Despite continuing tensions between the communities, the freedom of information is steadily improving, especially in the Croatian-Bosniak area.

Despite continuing tensions between the communities, the freedom of information is steadily improving, especially in the Croatian-Bosniak area.

Under the leadership of the office of the UN High Representative, Wolfgang Petritsch, in 2001 the international administration continued to restructure the audiovisual media sector. It began by disengaging monitoring and regulatory structures from the media and increasing the responsibility of local players. On 2 March it created a new "Communications Regulation Agency" (CRA) that combines the powers previously exercised by the Independent Media Commission, created in 1998 to act in news matters, and by the Telecommunications Regulatory Agency.

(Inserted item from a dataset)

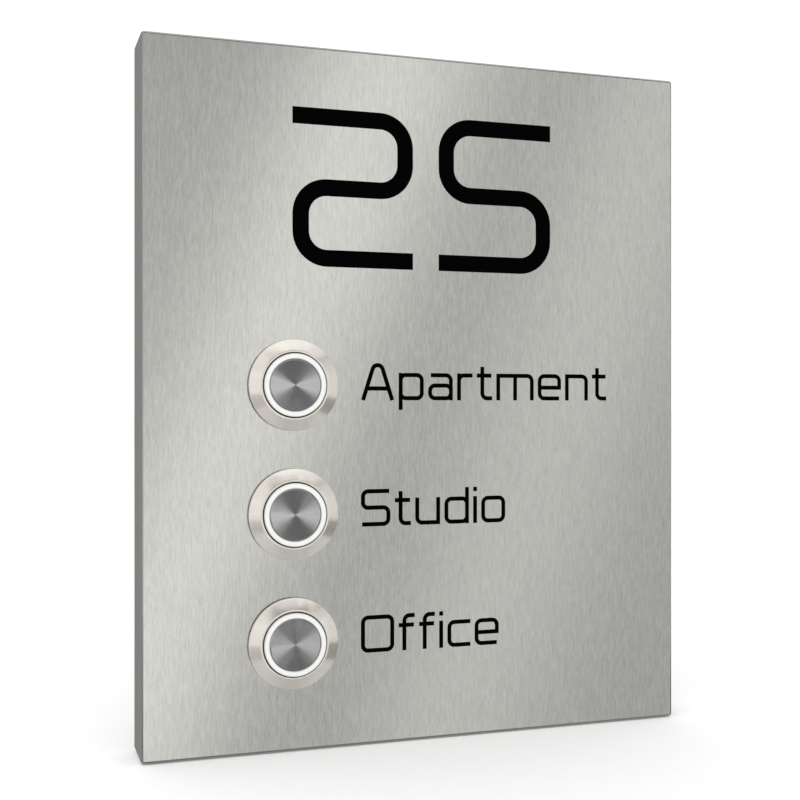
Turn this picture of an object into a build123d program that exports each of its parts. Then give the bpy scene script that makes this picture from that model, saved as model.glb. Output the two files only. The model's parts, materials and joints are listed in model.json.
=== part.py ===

Responsibility of each of the sectors, including the media, is given to a domestic expert. The office in charge of monitoring the implementation of decisions is composed of seven members, including only three international officials. The information campaign of the past several years issued as a supplement to the local media on topics dealing with the implementation of the Dayton peace agreement, the return of refugees, respect for individual freedom and the democratic functioning of institutions has continued given the very slow progress in these different fields. In October the Bosnian and Croatian media carried out an unprecedented rapprochement despite the tensions between the two communities in the west of the country. On 22 October the Bosniak (BH Press) and Croatian (Habena) press agencies merged into a new agency, Fena. At the end of the month, FTV, a new public-service television network of the Croatian-Bosniak Federation, was created with the approval of the Bosnian and Croatian authorities and in agreement with the UN High Representative. In particular its mission is to ensure true representation for all citizens of the Federation. The Bosniak government is offering technical aid to the network.

A journalist attacked

On 5 May 2001 an unidentified journalist was wounded during a violent demonstration of Bosnian Serbs protesting the rebuilding of a mosque destroyed during the war in the predominantly Serbian city of Trebinje in the southern part of the Serb Republic of Bosnia. The confrontations caused several injuries. The local Serb authorities approved the rebuilding. On 7 May fresh violence broke out during a similar ceremony for rebuilding a mosque in Banja Luka in the north of the Serb Republic of Bosnia.

A journalist threatened

On 10 March 2001 a bomb destroyed the car of Rezak Fukanovic, a Bosniak journalist and owner of the television network 101 in Prijedor, in the north-west of the Serb Republic of Bosnia. An investigation was opened.